"There's no turtle in there, just a hamburger," said a Chinese man only identified as Mr. Li. "There's nothing special to see inside."
Mr. Li's story circulated around the web after he attempted to smuggle his pet turtle, disguised as a hamburger, along with him on his flight from Guangzhou to Beijing back in August. Li tried to hide his beloved pet using a KFC wrapper, but was found out when security screening workers at Baiyun International Airport noticed the suspicious looking bag passing through an X-ray scanner.
Li is only one of the many bizarre instances of animal smuggling in recent months. Two brothers in New Zealand, in what was described as "youthful bravado" and "exceptionally stupid", smuggled, boiled, crushed, and burned six black rock scorpions from Australia. The brothers snuck the poisonous scorpions through the Christchurch International Airport, in what was a violation of the Biosecurity Act of 1993, and eventually destroyed the animals and burned the bodies after they were found out. After pleading guilty, the brothers are awaiting sentencing scheduled for November 18.
Dangerous animals were part of the job for American William Wylly Lamar, a 63-year-old ecotourism guide who was sentenced to three years probation for imitating a Samuel L. Jackson film. A federal judge decided against jail time for the Texan who smuggled seven live snakes on a plane, hidden in his jacket, on a flight from Peru to the US in 2012.
Stranger still was the Swiss bird specialist who hid contraband animals on his person during international flights. The man was finally busted in Zurich back in 2010 when he was discovered with 25 rare parrot eggs in his underwear. Investigators believe that the man smuggled more than 150 eggs, with a total value of US$71,000. Swiss veterinary services seized several rare birds, worth thousands of dollars, from the suspect and an accomplice. Customs officials only announced the arrest in October 2013 due to the secretive nature of the related investigation.

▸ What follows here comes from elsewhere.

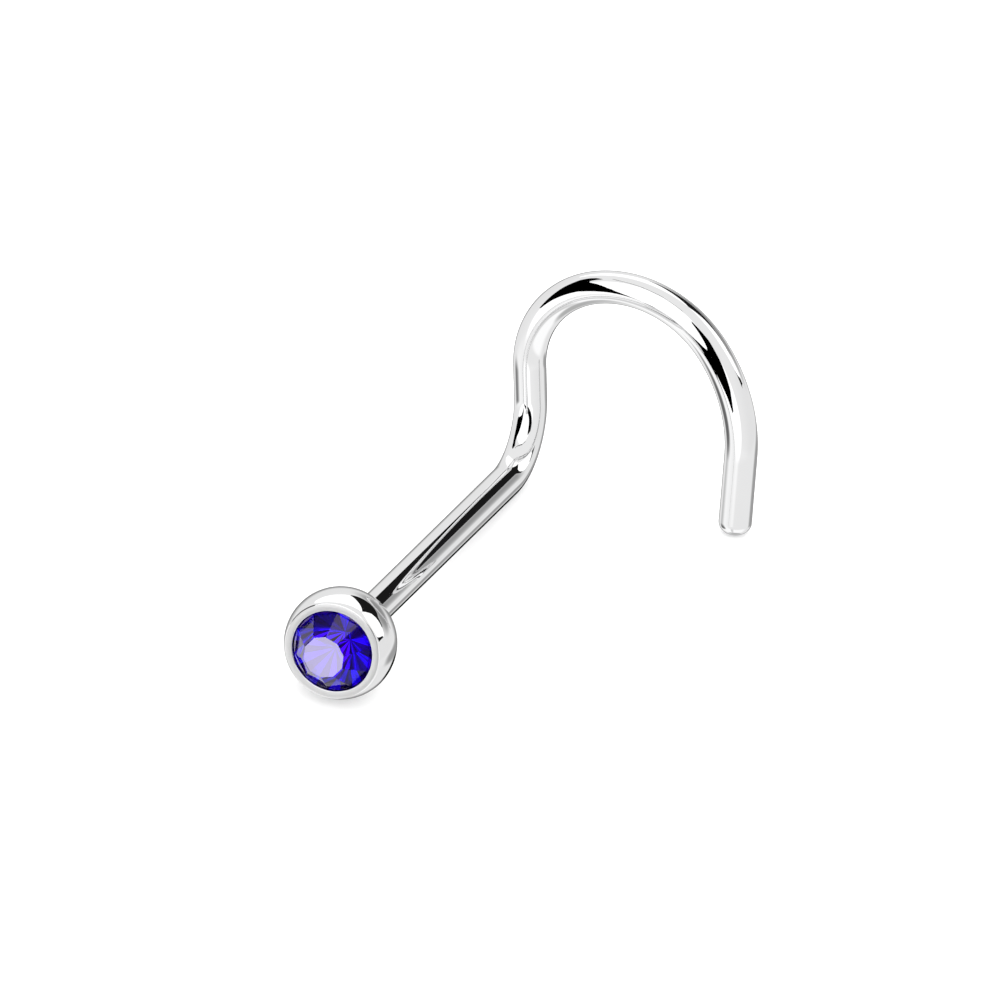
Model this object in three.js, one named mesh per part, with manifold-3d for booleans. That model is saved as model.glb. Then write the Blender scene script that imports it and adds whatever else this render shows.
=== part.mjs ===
// Nose stud of the screw type: a faceted blue stone in a steel ball, soldered to a bent steel wire.
// Millimetres, +Z up. The post points to +Y and the stone faces -Y. The stud lies on the surface
// z = 0 as it would by itself, on its ball, its bend and its tip, and the curl of the screw stands up.
import * as THREE from 'three';
import { mergeVertices } from 'three/addons/utils/BufferGeometryUtils.js';
import Module from 'manifold-3d';

// Wire of the post and the screw
const wireDiameter = 0.6;
const wearLength = 6.87; // post between the back of the ball and the screw
const bendRadius = 1.18; // middle line of the bend from the post to the leg
const bendTurn = 90;
const legLength = 0.63; // straight piece between the bend and the curl
const curlRadius = 2;
const tailLength = 1.53; // straight end of the wire
const tipRounding = 0.2; // rounded edge of the wire's end

// The curl turns in the plane square to the post. Each radius is a share of curlRadius.
const curlArcs = [
  { radiusShare: 0.937, turn: 73.7 },
  { radiusShare: 1.033, turn: 71.9 },
  { radiusShare: 1.523, turn: 40.7 },
];

// Ball with a flat rim round the opening for the stone
const openingDiameter = 1.52;
const rimWidth = 0.143;
const rimHeight = 0.474; // from the middle of the ball to the plane of the rim
const faceTilt = 8.5; // lean of the face away from the post's axis
const faceTiltSide = 41.2; // direction of that lean, from the leg towards the curl

// Stone: table, crown, girdle and pavilion, all with the same number of sides
const stoneSides = 10;
const stoneClearance = 0.03; // between the stone and the metal
const tableDiameter = 0.79;
const crownHeight = 0.32;
const girdleHeight = 0.05;
const girdleSink = 0.02; // the crown starts this far below the rim
const pavilionHeight = 0.55;
const stoneTurn = 29.6; // first corner of the stone, from the leg's direction

// Fineness of the curved surfaces
const wireSides = 20;
const wireSteps = 110;
const ballSides = 48;
const ballSteps = 16;
const tipSteps = 4;
const tipCutMargin = 0.01; // the cut that rounds the tip starts this far off the wire
const bendChecks = 90; // places where the bend is tried against the surface below it
const layingRounds = 30;

const steel = new THREE.MeshStandardMaterial({ color: 0xd8dade, roughness: 0.08, metalness: 1 });
const blueStone = new THREE.MeshStandardMaterial({ color: 0x3f49b8, roughness: 0.03, metalness: 0.35 });

const radians = THREE.MathUtils.degToRad;
const wireRadius = wireDiameter / 2;
const edgeRounding = Math.min(tipRounding, wireRadius * 0.9);
const openingRadius = openingDiameter / 2;
const rimRadius = openingRadius + rimWidth;
const ballRadius = Math.hypot(rimRadius, rimHeight);
const stoneRadius = openingRadius - stoneClearance;
const girdleTop = rimHeight - girdleSink;
const girdleBottom = girdleTop - girdleHeight;
const culet = girdleBottom - pavilionHeight;

// The seat runs beside the pavilion, stoneClearance away from it, up to the bore of the opening.
const pavilionSlope = pavilionHeight / stoneRadius;
const seatPoint = culet - stoneClearance * Math.hypot(1, pavilionSlope);
const seatTop = seatPoint + openingRadius * pavilionSlope;

// Directions before the stud is laid down, from the middle of the ball: the post's, the leg's and
// the one square to both. The post starts inside the ball, halfway between the seat and the back.
const postWay = new THREE.Vector3(1, 0, 0);
const legWay = new THREE.Vector3(0, 1, 0);
const sideWay = new THREE.Vector3(0, 0, 1);
const postStart = (ballRadius - seatPoint) / 2;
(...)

Some of the stranger animals to be smuggled across borders aren't intended to be sold for a profit. Sometimes, such as the case with geckos being trafficked, where "Some communities in countries like China, Malaysia, Indonesia and Japan believe that Geckos can heal deadly diseases like cancer and HIV infections."
And then there are the times when the animals themselves conduct the smuggling. Mammals have been used to smuggle drugs and communication devices into prisons, while avian animals have taken part in violating international embargos. Pigeons have been trained to fly 100 miles from Cuba to Florida, smuggling cigars into the United States.
" How those cigars end up on the birds, I can’t say,” 41-year-old Duke Riley, who has trained pigeons to undertake the long journeys, told the New York Times. “If a bird ends up in my pigeon lofts, that happens to have a cigar from Cuba, and there also happens to be a pigeon that has a video camera on it, that shows footage of birds flying from Havana to Key West with cigars — yeah, I can’t really say how that happened."
Are Riley's methods a new phenomenon used to avoid recent cutting edge-technology? "I wanted to subvert this billions-of-dollars high-tech system with things that were being used in ancient Sumeria,” he says.
While large-scale cartels and smuggling operations make use of modern technology, large-scale trafficking tunnels, and other extensive techniques, modern law enforcement has a hit-or-miss record for stopping the more quirky and offbeat animal smuggling practices used by pet owners, enthusiasts in want of some extra capital, or trainers like Riley.
“Generally, I do things that don’t really seem that feasible,” says Riley, “and then they tend to work out.”